Another critical aspect the film nails is its pacing. Probably the most consistent complaint among Horror fans for many years now is the lack of good story structure in favor of cheap thrills. Theta States does an excellent job of never revealing too much during the ride and as a result,viewers are left with an exciting build to a climax that the audience is invested in.
Clocking in at an easy 90 minutes, Theta States never feels like it is dragging and never overstays its welcome. This aspect is the one that audiences will find especially refreshing given the aforementioned genre critiques. The supporting characters, Dr. Z and Kelly, have more to them than they first let on. Combined in the mix is the lore of the famous painting The Nightmare, and together they all make a pretty robust group of antagonists.

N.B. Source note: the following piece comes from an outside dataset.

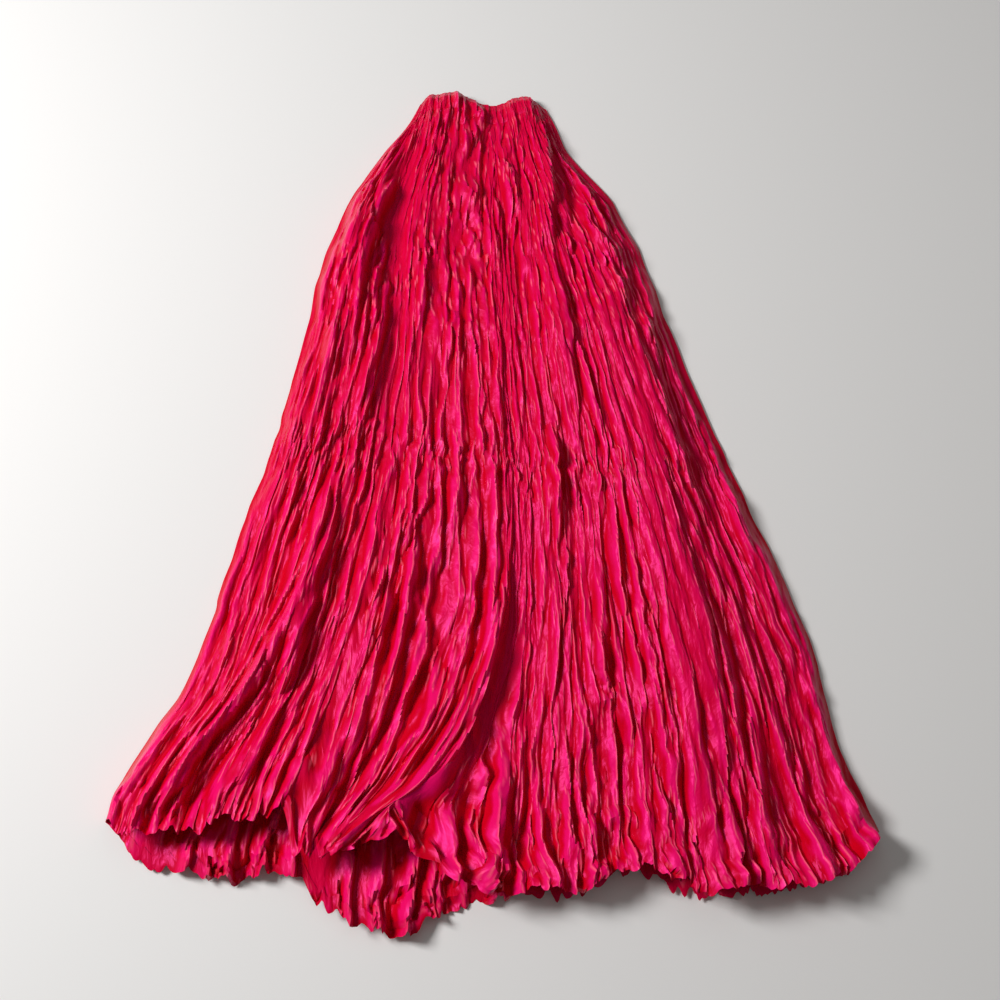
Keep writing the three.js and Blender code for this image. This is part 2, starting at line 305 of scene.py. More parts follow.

Overall, Theta States works on many levels. The acting could stand to be stronger at times, but Tom Ryan really comes through when it counts during the film’s most climactic moments. Danny is a likeable, relatable character, as is Nicole, and their relationship is is one the audience can get behind. Dreams, reality, mystery, and a bit of the supernatural all come together nicely here, anchored by characters that matter and a story that knows what it wants.
Those who are looking for indie Psychological Horror, Theta States is a solid choice and is well worth the time, and for this reason CrypticRock gives Theta States 4 out of 5 stars.